* **Instructions to follow**: Set down all of the data exactly as it appears.

________

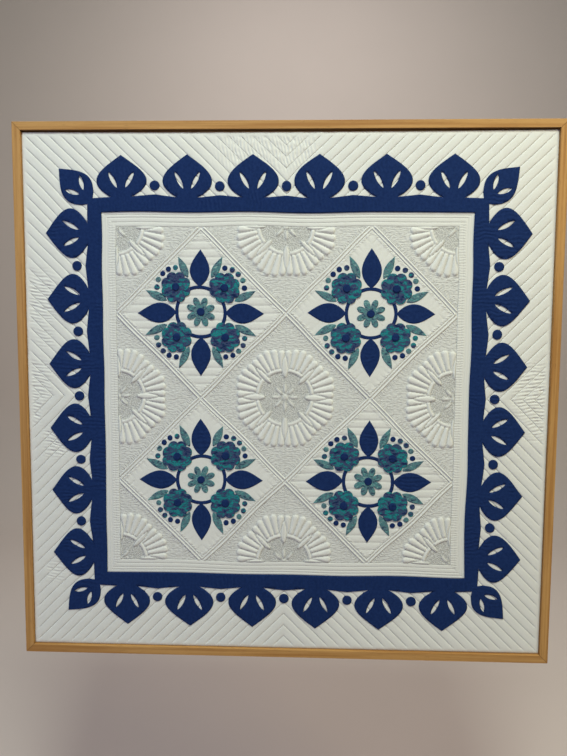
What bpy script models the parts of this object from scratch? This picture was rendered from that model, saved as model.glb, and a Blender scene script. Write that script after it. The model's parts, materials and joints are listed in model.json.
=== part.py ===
"""Applique quilt in a square wooden tray frame, modelled as it hangs on a wall.

The quilt is one padded cloth solid whose face is raised by its quilting: slanting channels in the
outer ground, straight rows inside the navy border, a lattice of four blocks set on point, and
feather wreaths between them. Navy and teal cloth pieces lie on it, each a sheet of its own.

The face is laid out in plan, in metres from the quilt's centre: x to the right and z up. Heights
are measured from the quilt's back towards the viewer, who stands at -Y. The wall is the plane y = 0.
"""
import math

import bmesh
import bpy
from mathutils import Vector
from mathutils.geometry import delaunay_2d_cdt

# Frame
FRAME_SIZE = 1.370
FRAME_DEPTH = 0.0285
RAIL_FACE = 0.0205
LEDGE_WIDTH = 0.012
LEDGE_THICKNESS = 0.0145
RAIL_EASING = 0.0008
FIT_GAP = 0.0003

# Quilt
QUILT_HALF = 0.6638
TOP_SAG_ENDS = 0.0020
TOP_SAG_MIDDLE = 0.0045
TOP_SAG_STEPS = 12
BASE = 0.0048
CHANNEL_PITCH = 0.030
CHANNEL_RISE = 0.0030
CHANNEL_SHOULDER = 0.30
CHANNEL_INNER = 0.478
CHANNEL_OUTER = 0.657
BAND_SHELF = 0.470
SQUARE_HALF = 0.465
FIELD_HALF = 0.430
BORDER_ROWS = 4
ROW_RISE = 0.0012
LATTICE_HALF = 0.0055
LATTICE_RISE = 0.0015
BLOCK_ROW_PITCH = 0.020
BLOCK_ROW_RISE = 0.0015
BLOCK_ROW_CLEARANCE = 0.006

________

* **Response to the task**:
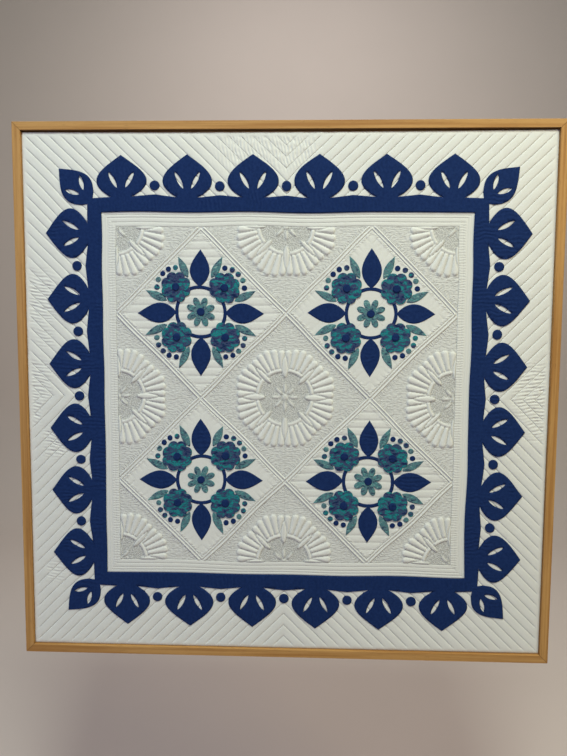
What bpy script models the parts of this object from scratch? This picture was rendered from that model, saved as model.glb, and a Blender scene script. Write that script after it. The model's parts, materials and joints are listed in model.json.
=== part.py ===
"""Applique quilt in a square wooden tray frame, modelled as it hangs on a wall.

The quilt is one padded cloth solid whose face is raised by its quilting: slanting channels in the
outer ground, straight rows inside the navy border, a lattice of four blocks set on point, and
feather wreaths between them. Navy and teal cloth pieces lie on it, each a sheet of its own.

The face is laid out in plan, in metres from the quilt's centre: x to the right and z up. Heights
are measured from the quilt's back towards the viewer, who stands at -Y. The wall is the plane y = 0.
"""
import math

import bmesh
import bpy
from mathutils import Vector
from mathutils.geometry import delaunay_2d_cdt

# Frame
FRAME_SIZE = 1.370
FRAME_DEPTH = 0.0285
RAIL_FACE = 0.0205
LEDGE_WIDTH = 0.012
LEDGE_THICKNESS = 0.0145
RAIL_EASING = 0.0008
FIT_GAP = 0.0003

# Quilt
QUILT_HALF = 0.6638
TOP_SAG_ENDS = 0.0020
TOP_SAG_MIDDLE = 0.0045
TOP_SAG_STEPS = 12
BASE = 0.0048
CHANNEL_PITCH = 0.030
CHANNEL_RISE = 0.0030
CHANNEL_SHOULDER = 0.30
CHANNEL_INNER = 0.478
CHANNEL_OUTER = 0.657
BAND_SHELF = 0.470
SQUARE_HALF = 0.465
FIELD_HALF = 0.430
BORDER_ROWS = 4
ROW_RISE = 0.0012
LATTICE_HALF = 0.0055
LATTICE_RISE = 0.0015
BLOCK_ROW_PITCH = 0.020
BLOCK_ROW_RISE = 0.0015
BLOCK_ROW_CLEARANCE = 0.006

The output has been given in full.